ST-Prune: Training-Free Spatio-Temporal Token Pruning for Vision-Language Models in Autonomous Driving

arXiv cs.CV / 4/22/2026

📰 NewsDeveloper Stack & InfrastructureSignals & Early TrendsModels & Research

Key Points

  • ST-Prune is a training-free, plug-and-play token pruning framework for vision-language models used in autonomous driving, targeting the heavy compute cost of multi-view, multi-frame inputs.
  • It combines Motion-aware Temporal Pruning (MTP) and Ring-view Spatial Pruning (RSP) to remove spatio-temporal redundancy that existing pruning methods miss by treating frames/views independently.
  • MTP prioritizes motion volatility and temporal recency in the diversity selection objective so that dynamic trajectories and current-frame content are retained over static history.
  • RSP uses ring-view camera geometry to penalize bilateral cross-view similarity, reducing duplicate projections and residual background that temporal pruning cannot eliminate.
  • Evaluated on four autonomous-driving-related benchmarks, ST-Prune achieves new state-of-the-art results for training-free token pruning, including near-lossless performance at 90% token reduction with inference speed comparable to prior pruning methods.

Abstract

Vision-Language Models (VLMs) have become central to autonomous driving systems, yet their deployment is severely bottlenecked by the massive computational overhead of multi-view camera and multi-frame video input.

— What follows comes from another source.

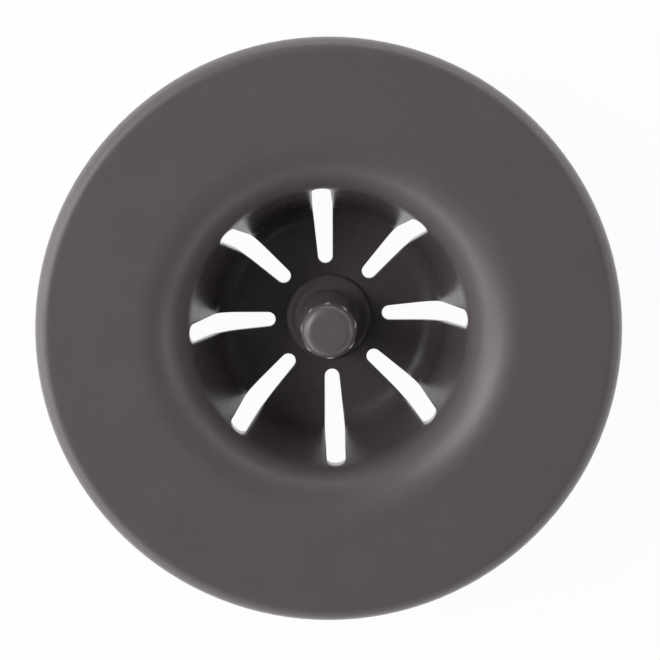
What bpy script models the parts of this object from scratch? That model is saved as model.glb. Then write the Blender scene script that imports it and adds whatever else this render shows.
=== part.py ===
"""Drain strainer: a soft flanged basket with radial slots and a round grip knob.

The strainer stands on its floor's underside at z = 0, and its axis is the Z axis.
The soft moulding is one continuous skin. It is modelled as three solids, the flange,
the basket wall and the basket floor, because the wall rolls inside out while the
floor and the knob travel up through the mouth.
"""

import math

import bmesh
import bpy

MM = 0.001

# Sealing flange
FLANGE_DIAMETER = 114.0 * MM
FLANGE_THICKNESS = 4.0 * MM
RIM_ROUND_WIDTH = 2.8 * MM
RIM_ROUND_DEPTH = 3.6 * MM
RIM_UNDER_ROUND = 0.3 * MM

# Mouth, where the flange rolls down into the basket
WALL_TOP_DIAMETER = 54.4 * MM
MOUTH_FILLET = 10.4 * MM
WALL_LEAN = math.radians(14.5)

# Basket
BASKET_DEPTH = 28.8 * MM
WALL_THICKNESS = 1.2 * MM
FLOOR_THICKNESS = 2.0 * MM
HEEL_FILLET = 5.0 * MM

# Radial slots
SLOT_COUNT = 8
SLOT_INNER_WIDTH = 2.9 * MM
SLOT_HEEL_WIDTH = 3.95 * MM
SLOT_OUTER_WIDTH = 3.7 * MM
SLOT_OUTER_ROUND = 0.75 * MM
SLOT_CLEAR_OF_FOOT = 2.25 * MM
CUTTER_OVERRUN = 1.0 * MM

# Grip knob
KNOB_DIAMETER = 10.9 * MM
KNOB_TOP_ROUND = 2.3 * MM
KNOB_TOP_BELOW_FLANGE = 0.7 * MM
KNOB_ROOT_FILLET = 1.5 * MM
FOOT_DIAMETER = 16.8 * MM
FOOT_HEIGHT = 1.5 * MM
FOOT_ROUND = 1.3 * MM
STEM_DIAMETER = 6.4 * MM

# Backing plug, pressed up into the knob from below
PLUG_DISC_DIAMETER = 14.4 * MM
PLUG_DISC_THICKNESS = 0.7 * MM
PLUG_EDGE_ROUND = 0.2 * MM
PLUG_RECESS = 0.1 * MM
PLUG_PIN_DIAMETER = 3.0 * MM
PLUG_PIN_LENGTH = 11.0 * MM
PLUG_PIN_CHAMFER = 0.4 * MM

# Clearance between pieces that touch
SEAT_GAP = 0.3 * MM

# Fineness of the round shapes
RING_STEPS = 72
KNOB_STEPS = 36
PLUG_STEPS = 24
MOUTH_ARC_STEPS = 7
WALL_ARC_STEPS = 4
HEEL_ARC_STEPS = 5
RIM_ARC_STEPS = 5
SLOT_END_STEPS = 8
SMALL_ARC_STEPS = 4
SMOOTH_ANGLE = math.radians(38.0)

# Share of the mouth's roll that belongs to the flange, from the flat to the wall
FLANGE_ROLL_SHARE = 0.56

# Heights and radii that follow from the sizes above
FLANGE_TOP = FLOOR_THICKNESS + BASKET_DEPTH
FLANGE_RADIUS = FLANGE_DIAMETER / 2
WALL_TOP_RADIUS = WALL_TOP_DIAMETER / 2
ROLL_ANGLE = math.pi / 2 - WALL_LEAN
MOUTH_RADIUS = WALL_TOP_RADIUS + MOUTH_FILLET * math.sin(ROLL_ANGLE)
MOUTH_CENTRE_Z = FLANGE_TOP - MOUTH_FILLET
WALL_TOP_Z = MOUTH_CENTRE_Z + MOUTH_FILLET * math.cos(ROLL_ANGLE)
WALL_FOOT_RADIUS = WALL_TOP_RADIUS - (WALL_TOP_Z - FLOOR_THICKNESS) * math.tan(WALL_LEAN)
HEEL_CENTRE_RADIUS = WALL_FOOT_RADIUS - HEEL_FILLET * math.tan(ROLL_ANGLE / 2)
HEEL_CENTRE_Z = FLOOR_THICKNESS + HEEL_FILLET
FOOT_RADIUS = FOOT_DIAMETER / 2
FOOT_UNDER_Z = FLOOR_THICKNESS + SEAT_GAP
FOOT_TOP_Z = FOOT_UNDER_Z + FOOT_HEIGHT
KNOB_TOP_Z = FLANGE_TOP - KNOB_TOP_BELOW_FLANGE
STEM_RADIUS = STEM_DIAMETER / 2
PLUG_DISC_TOP_Z = PLUG_RECESS + PLUG_DISC_THICKNESS
PLUG_POCKET_Z = PLUG_DISC_TOP_Z + SEAT_GAP
PLUG_POCKET_RADIUS = PLUG_DISC_DIAMETER / 2 + SEAT_GAP
PLUG_PIN_RADIUS = PLUG_PIN_DIAMETER / 2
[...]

Existing token pruning methods, primarily designed for single-image inputs, treat each frame or view in isolation and thus fail to exploit the inherent spatio-temporal redundancies in driving scenarios. To bridge this gap, we propose ST-Prune, a training-free, plug-and-play framework comprising two complementary modules: Motion-aware Temporal Pruning (MTP) and Ring-view Spatial Pruning (RSP). MTP addresses temporal redundancy by encoding motion volatility and temporal recency as soft constraints within the diversity selection objective, prioritizing dynamic trajectories and current-frame content over static historical background. RSP further resolves spatial redundancy by exploiting the ring-view camera geometry to penalize bilateral cross-view similarity, eliminating duplicate projections and residual background that temporal pruning alone cannot suppress. These two modules together constitute a complete spatio-temporal pruning process, preserving key scene information under strict compression. Validated across four benchmarks spanning perception, prediction, and planning, ST-Prune establishes new state-of-the-art for training-free token pruning. Notably, even at 90\% token reduction, ST-Prune achieves near-lossless performance with certain metrics surpassing the full-model baseline, while maintaining inference speeds comparable to existing pruning approaches.